Information shown »
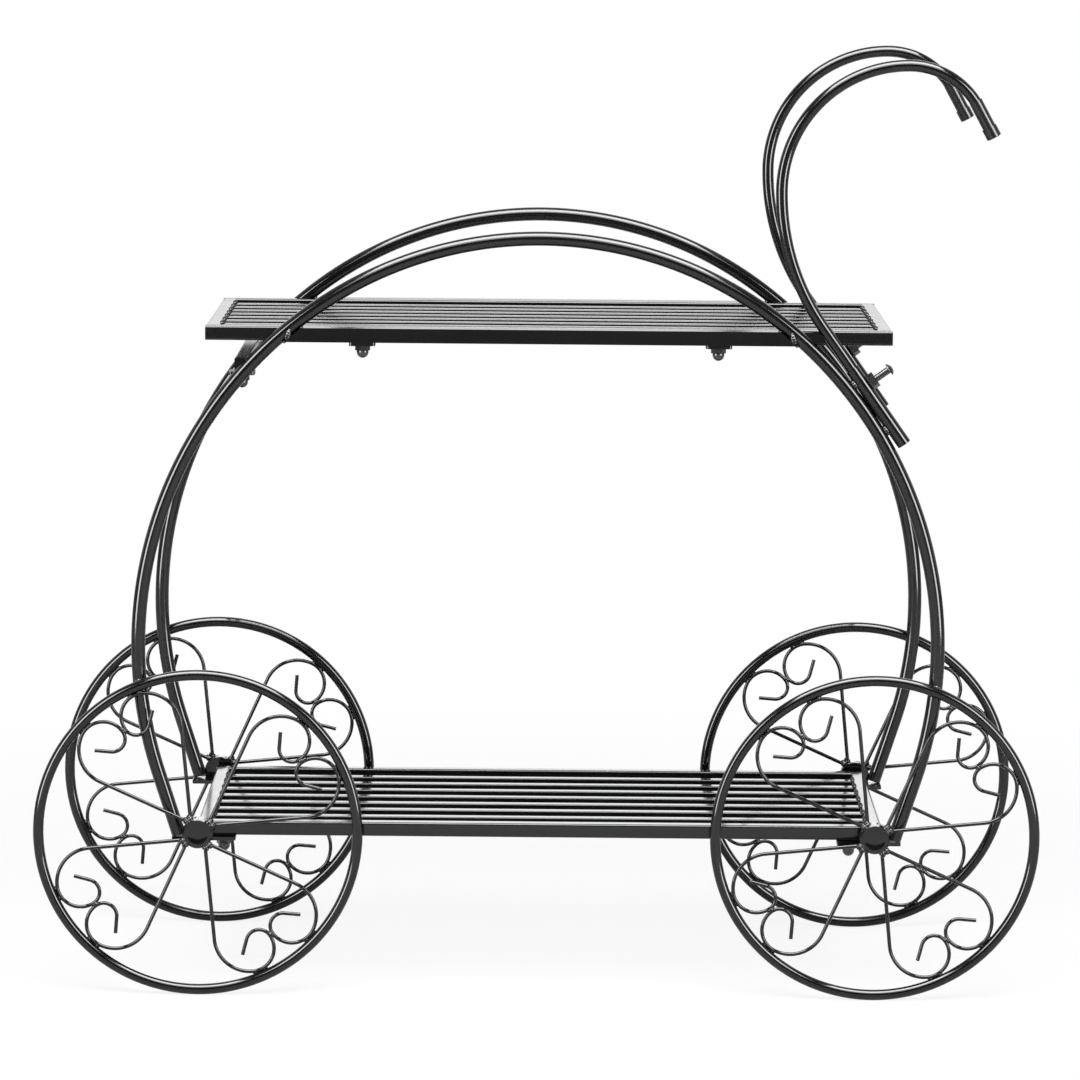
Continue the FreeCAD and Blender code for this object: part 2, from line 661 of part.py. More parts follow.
def sockets():
    """A short tube for each handle, with a hole for the point of its clamp screw."""
    body = new_body("socket")
    ring = sketch_on(body, "XY_Plane", "socket_ring")
    for edge in ("socket_diameter", "socket_bore"):
        circle = ring.addGeometry(Part.Circle(Vector(), Vector(0, 0, 1), size(edge) / 2), False)
        ring.addConstraint(Sketcher.Constraint("Coincident", circle, 3, -1, 1))
        dimension(ring, "Diameter", circle, value=size(edge), bound=cell(edge))
    pad = body.newObject("PartDesign::Pad", "socket_pad")
    pad.Profile = ring
    pad.Length = size("socket_length")
    pad.setExpression("Length", cell("socket_length"))
    DOCUMENT.recompute()
    hole = sketch_on(body, "YZ_Plane", "socket_clamp_hole")
    circle = hole.addGeometry(Part.Circle(Vector(), Vector(0, 0, 1), STUD_RADIUS), False)
    hole.addConstraint(Sketcher.Constraint("PointOnObject", circle, 3, -2))
    dimension(hole, "Diameter", circle, value=2 * STUD_RADIUS, bound=cell("stud_diameter"))
    dimension(hole, "DistanceY", -1, 1, circle, 3, value=size("socket_drop") + size("clamp_rise"),
              bound="%s + %s" % (cell("socket_drop"), cell("clamp_rise")))
    pocket = body.newObject("PartDesign::Pocket", "socket_clamp_pocket")
    pocket.Profile = hole
    pocket.Length = SOCKET_RADIUS
    pocket.Reversed = True
    pocket.setExpression("Length", cell("socket_diameter") + " / 2")
    body.Tip = pocket
    DOCUMENT.recompute()
    places = [in_socket(-size("socket_drop"), sign) for sign in (-1, 1)]
    grouped("handle_sockets", copies(body.Shape, places))


def handle(depth):
    """A bent tube: straight out of its socket, up through the neck and over the hook."""
    label = depth + "_handle"
    body = new_body(label)
    path = sketch_on(body, "XZ_Plane", label + "_path")
    start = SOCKET_AXIS - UPWARD * (size("socket_drop") - size("handle_inset"))
    heading = 90 + size("handle_angle")
    moves = [(size("handle_straight"), cell("handle_straight")),
             (size("handle_neck_radius"), cell("handle_neck_radius"), size("handle_angle")),
             (size("hook_radius"), cell("hook_radius"), 90),
             (size("hook_front_radius"), cell("hook_front_radius"), size("hook_front_angle")),
             (size("hook_tip"), cell("hook_tip"))]
    end, heading = draw_chain(path, (start.x, start.z), heading, moves)
    straight, neck, hook, front, tip = range(5)
    pin(path, straight, 1, start.x, start.z)
    dimension(path, "Angle", neck, value=HANDLE_ANGLE, bound="1 deg * " + cell("handle_angle"))
    dimension(path, "Angle", hook, value=math.pi / 2)
    dimension(path, "Angle", front, value=math.radians(size("hook_front_angle")),
              bound="1 deg * " + cell("hook_front_angle"))
    path.addConstraint(Sketcher.Constraint("Angle", straight, math.pi / 2 + HANDLE_ANGLE))
    pipe_along(body, path, "handle_diameter", label)
    finish(body, label, Placement(Vector(0, DEPTHS[depth] * ARCH_Y, 0), Rotation()))
    return Vector(end.x, 0, end.y), math.radians(heading)


def end_caps(end, heading):
    """A cup pushed over the tip of each hook."""
    inner = HANDLE_RADIUS
    outer = inner + size("cap_wall")
    end_thickness = size("cap_end")
    cup = Part.makeCylinder(outer, size("cap_length"), Vector(0, 0, end_thickness),
                            Vector(0, 0, -1))
    rim_edges = [edge for edge in cup.Edges if edge.BoundBox.ZLength < LEVEL
                 and edge.BoundBox.ZMax > end_thickness - LEVEL]
    cup = cup.makeFillet(size("cap_round"), rim_edges)
    cup = cup.cut(Part.makeCylinder(inner, size("cap_length"), Vector(), Vector(0, 0, -1)))
    along = Vector(math.cos(heading), 0, math.sin(heading))
    facing = Rotation(Vector(0, 0, 1), along)
    places = [Placement(end + Vector(0, sign * ARCH_Y, 0), facing) for sign in (-1, 1)]
    grouped("handle_end_caps", copies(cup, places))


def clamps():
    """The nut welded to the outside of each socket, and the screw that holds the handle."""
    foot = SOCKET_RADIUS - SINK
    height = size("clamp_nut_height")
    toward = Vector(1, 0, 0)
    nut = hexagon_prism(size("clamp_nut_across_flats"), height)
    nut = nut.cut(Part.makeCylinder(STUD_RADIUS, height))
    nut.rotate(Vector(), Vector(0, 1, 0), 90)
    nut.translate(toward * foot)
    # the underside of the nut is hollowed to sit on the round socket
    saddle = Part.makeCylinder(SOCKET_RADIUS, 4 * height, Vector(0, 0, -2 * height))
    reach = SOCKET_RADIUS - math.sqrt(SOCKET_RADIUS ** 2 - STUD_RADIUS ** 2)
    skirt = hexagon_prism(size("clamp_nut_across_flats"), reach)
    skirt = skirt.cut(Part.makeCylinder(STUD_RADIUS, reach))
    skirt.rotate(Vector(), Vector(0, 1, 0), 90)
    skirt.translate(toward * (foot - reach))
    nut = nut.fuse(skirt).cut(saddle).removeSplitter()
    length = size("clamp_screw_length")
    head_radius = size("clamp_head_diameter") / 2
    head_height = size("clamp_head_height")
    shank = Part.makeCylinder(STUD_RADIUS, length, toward * HANDLE_RADIUS, toward)
    # the pan head is a slice of a ball
    ball_radius = (head_radius ** 2 + head_height ** 2) / (2 * head_height)
    under_head = HANDLE_RADIUS + length
    ball = Part.makeSphere(ball_radius, toward * (under_head + head_height - ball_radius))
    slab = Part.makeCylinder(head_radius, head_height, toward * under_head, toward)
    screw = shank.fuse(ball.common(slab)).removeSplitter()
    places = [in_socket(size("clamp_rise"), sign) for sign in (-1, 1)]
    grouped("clamp_nuts", copies(nut, places))
    grouped("clamp_screws", copies(screw, places))


# ---------------------------------------------------------------- cross bar

CROSS_TAB_TOP = UPPER_SEAT - size("cross_bar_drop") - RAIL
CROSS_X = -arch_x(CROSS_TAB_TOP - PLATE / 2, 0)
CROSS_HALF = ARCH_Y - TUBE_RADIUS - CLEARANCE
CROSS_STUD_Y = CROSS_HALF - size("cross_stud_inset")


def cross_bar():
    """A square bar that ties the two arches, standing on a tab at each end."""
    square = (RAIL, cell("rail_size"))
    length = "%s - %s - 2 * %s" % (cell("frame_spacing"), cell("tube_diameter"),
                                   cell("shelf_clearance"))
    place = Placement(Vector(CROSS_X, CROSS_HALF, CROSS_TAB_TOP + RAIL / 2), Rotation())
    bar("cross_bar", "XZ_Plane", square, square, (size("rail_corner"), cell("rail_corner")),
        (2 * CROSS_HALF, length), place)
    outer = CROSS_HALF + CLEARANCE + SINK
    inner = CROSS_HALF - 2 * size("cross_stud_inset")
    middle = (outer + inner) / 2
    tab = plate("cross_bar_tab", size("tab_width"), outer - inner, (0, CROSS_STUD_Y - middle))
    tab = moved(tab, CROSS_X, middle, CROSS_TAB_TOP - PLATE)
    grouped("cross_bar_tabs", [tab, tab.mirror(Vector(), Vector(0, 1, 0))])


# ---------------------------------------------------------------- the whole stand

wire = scroll_wire()
for depth_name in DEPTHS:
    arch(depth_name)
    chord_rail(depth_name)
    for side_name in SIDES:
        rim(side_name, depth_name)
        hub(side_name, depth_name)
        scrolls(side_name, depth_name, wire)
for shelf_level in ("upper", "lower"):
    shelf(shelf_level)
upper_tabs()
lower_brackets()
cross_bar()
fasteners()
sockets()
for depth_name in DEPTHS:
    hook_end, hook_heading = handle(depth_name)
end_caps(hook_end, hook_heading)
clamps()
DOCUMENT.recompute()

for item in DOCUMENT.Objects:
    faults = [state for state in item.State if state in ("Invalid", "Error")]
    if faults:
        raise RuntimeError("%s: %s" % (item.Label, faults))
os.makedirs("parts", exist_ok=True)
for item in SUBPARTS:
    if item.Shape.isNull() or not item.Shape.isValid():
        raise RuntimeError(item.Label + " has no valid shape")
for item in SUBPARTS:
    item.Shape.exportStep("parts/%s.step" % item.Label)
    print("%-28s %2d solids %10.1f mm3" % (item.Label, len(item.Shape.Solids),
                                           item.Shape.Volume))
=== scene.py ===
import json
import math

import bpy
from mathutils import Matrix, Vector


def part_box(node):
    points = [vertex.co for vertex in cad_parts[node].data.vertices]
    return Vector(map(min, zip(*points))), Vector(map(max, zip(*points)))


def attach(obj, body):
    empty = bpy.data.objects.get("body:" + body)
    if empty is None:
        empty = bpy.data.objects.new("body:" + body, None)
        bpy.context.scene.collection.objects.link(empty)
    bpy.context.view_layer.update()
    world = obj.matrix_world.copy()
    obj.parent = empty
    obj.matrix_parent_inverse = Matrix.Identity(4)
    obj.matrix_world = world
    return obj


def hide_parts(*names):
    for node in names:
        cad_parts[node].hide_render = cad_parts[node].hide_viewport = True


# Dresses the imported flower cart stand: evenly swept tubes and wires in place of the packed
# ones, weld beads, black paint, a pale studio and the photograph's camera. Metres throughout.

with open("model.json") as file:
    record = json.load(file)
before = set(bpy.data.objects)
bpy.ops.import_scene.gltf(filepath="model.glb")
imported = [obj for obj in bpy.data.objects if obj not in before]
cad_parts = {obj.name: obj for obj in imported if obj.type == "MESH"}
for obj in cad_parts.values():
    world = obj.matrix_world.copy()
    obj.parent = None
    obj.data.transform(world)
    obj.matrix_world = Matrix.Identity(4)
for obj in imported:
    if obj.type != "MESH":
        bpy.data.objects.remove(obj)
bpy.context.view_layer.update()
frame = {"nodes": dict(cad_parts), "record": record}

# ---------------------------------------------------------------- sizes

# hoops
ARCH_HEIGHT = 0.647                     # centre line of the crown above the ground
CROWN_RADIUS = 0.3282
CROWN_HALF_ANGLE = math.radians(35.0)
SIDE_RADIUS = 0.3527
LEG_TILT = math.radians(17.9)           # legs lean in towards the wheels
TUBE_WALL = 0.001

# hooked handles and the sockets that hold them
HANDLE_ANGLE = math.radians(35.5)       # where a socket lies along its hoop
HANDLE_DROP = 0.036                     # lower end of a handle below the socket's joint
HANDLE_STRAIGHT = 0.1137
HANDLE_NECK_RADIUS = 0.198
HOOK_RADIUS = 0.1055
HOOK_FRONT_RADIUS = 0.066
HOOK_FRONT_ANGLE = math.radians(61.3)
HOOK_TIP = 0.027
SOCKET_RADIUS = 0.006
SLEEVE_LENGTH = 0.033
SLEEVE_SETBACK = 0.0007
SLEEVE_WALL = 0.0006

# wheels
PAIR_TURN = math.radians(35.6)          # middle line of the first pair above the horizontal
SPOKE_ANGLE = math.radians(30.0)        # each spoke from the middle line of its pair
SPOKE_START = math.radians(7.2)         # place round the hub at which a spoke starts
CURL_RADII = (0.030, 0.020, 0.011)
CURL_TURNS = (math.radians(60.0) + SPOKE_ANGLE, math.radians(120.0), math.radians(130.0))
CURL_TAIL = 0.014
HUB_EDGE = 0.0015
DISH_RADIUS = 0.0085
DISH_EDGE = 0.0007
DISH_FLOOR = 0.0051
DISH_DEPTH = 0.0008

# shelves
SLAT_COUNT = 7
SLAT_WIDTH = 0.010

# fineness of the meshes
RING_SIDES = 40
RIM_STEPS = 180
ARC_STEP = math.radians(1.5)

DEPTHS = {"near": -1, "far": 1}
SIDES = {"left": -1, "right": 1}


def middle(node):
    low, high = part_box(node)
    return (Vector(low) + Vector(high)) / 2


def extent(node):
    low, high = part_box(node)
    return Vector(high) - Vector(low)


ARCH_Y = middle("far_arch").y
TUBE_RADIUS = extent("far_arch").y / 2
HANDLE_RADIUS = extent("far_handle").y / 2
WIRE_RADIUS = extent("far_left_scrolls").y / 2
ROD_RADIUS = extent("far_left_rim").y / 2
WHEEL_RADIUS = extent("far_left_rim").x / 2
HUB_RADIUS = extent("far_left_hub").x / 2
RAIL = extent("near_chord_rail").z
UPPER_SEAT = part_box("near_chord_rail")[0][2]
CROWN_Z = ARCH_HEIGHT - CROWN_RADIUS
SIDE_X = -(SIDE_RADIUS - CROWN_RADIUS) * math.sin(CROWN_HALF_ANGLE)
SIDE_Z = CROWN_Z - (SIDE_RADIUS - CROWN_RADIUS) * math.cos(CROWN_HALF_ANGLE)

# ---------------------------------------------------------------- materials

# scale and detail of the noise that clouds the tone and patches the gloss
CLOUDS = (9.0, 4.0)
PATCHES = (35.0, 5.0)
GRAIN_DETAIL = 2.0
GRAIN_HEIGHT = 0.0003
TONE_EDGES = (0.35, 0.65)

BLACK = (0.0024, 0.0024, 0.0027)
SOFT_BLACK = (0.0046, 0.0046, 0.0050)
STEEL_BLACK = (0.0080, 0.0080, 0.0090)
WORN_BLACK = (0.0200, 0.0200, 0.0210)


def value_range(tree, source, low, high, start=0.0, end=1.0):
    """Spread a value that runs from start to end between low and high."""
    spread = tree.nodes.new("ShaderNodeMapRange")
    spread.inputs["From Min"].default_value = start
    spread.inputs["From Max"].default_value = end
    spread.inputs["To Min"].default_value = low
    spread.inputs["To Max"].default_value = high
    tree.links.new(source, spread.inputs["Value"])
    return spread.outputs["Result"]


def noise(tree, scale, detail):
    place = tree.nodes.new("ShaderNodeTexCoord")
    texture = tree.nodes.new("ShaderNodeTexNoise")
    texture.inputs["Scale"].default_value = scale
    texture.inputs["Detail"].default_value = detail
    tree.links.new(place.outputs["Object"], texture.inputs["Vector"])
    return texture.outputs["Fac"]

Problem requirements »
Begin with the line containing "scrolls(side_name, depth_name, wire)", end with the line containing "obj.matrix_world = world", and transcribe exactly every line in that span, with nothing added.

The response »
        scrolls(side_name, depth_name, wire)
for shelf_level in ("upper", "lower"):
    shelf(shelf_level)
upper_tabs()
lower_brackets()
cross_bar()
fasteners()
sockets()
for depth_name in DEPTHS:
    hook_end, hook_heading = handle(depth_name)
end_caps(hook_end, hook_heading)
clamps()
DOCUMENT.recompute()

for item in DOCUMENT.Objects:
    faults = [state for state in item.State if state in ("Invalid", "Error")]
    if faults:
        raise RuntimeError("%s: %s" % (item.Label, faults))
os.makedirs("parts", exist_ok=True)
for item in SUBPARTS:
    if item.Shape.isNull() or not item.Shape.isValid():
        raise RuntimeError(item.Label + " has no valid shape")
for item in SUBPARTS:
    item.Shape.exportStep("parts/%s.step" % item.Label)
    print("%-28s %2d solids %10.1f mm3" % (item.Label, len(item.Shape.Solids),
                                           item.Shape.Volume))
=== scene.py ===
import json
import math

import bpy
from mathutils import Matrix, Vector


def part_box(node):
    points = [vertex.co for vertex in cad_parts[node].data.vertices]
    return Vector(map(min, zip(*points))), Vector(map(max, zip(*points)))


def attach(obj, body):
    empty = bpy.data.objects.get("body:" + body)
    if empty is None:
        empty = bpy.data.objects.new("body:" + body, None)
        bpy.context.scene.collection.objects.link(empty)
    bpy.context.view_layer.update()
    world = obj.matrix_world.copy()
    obj.parent = empty
    obj.matrix_parent_inverse = Matrix.Identity(4)
    obj.matrix_world = world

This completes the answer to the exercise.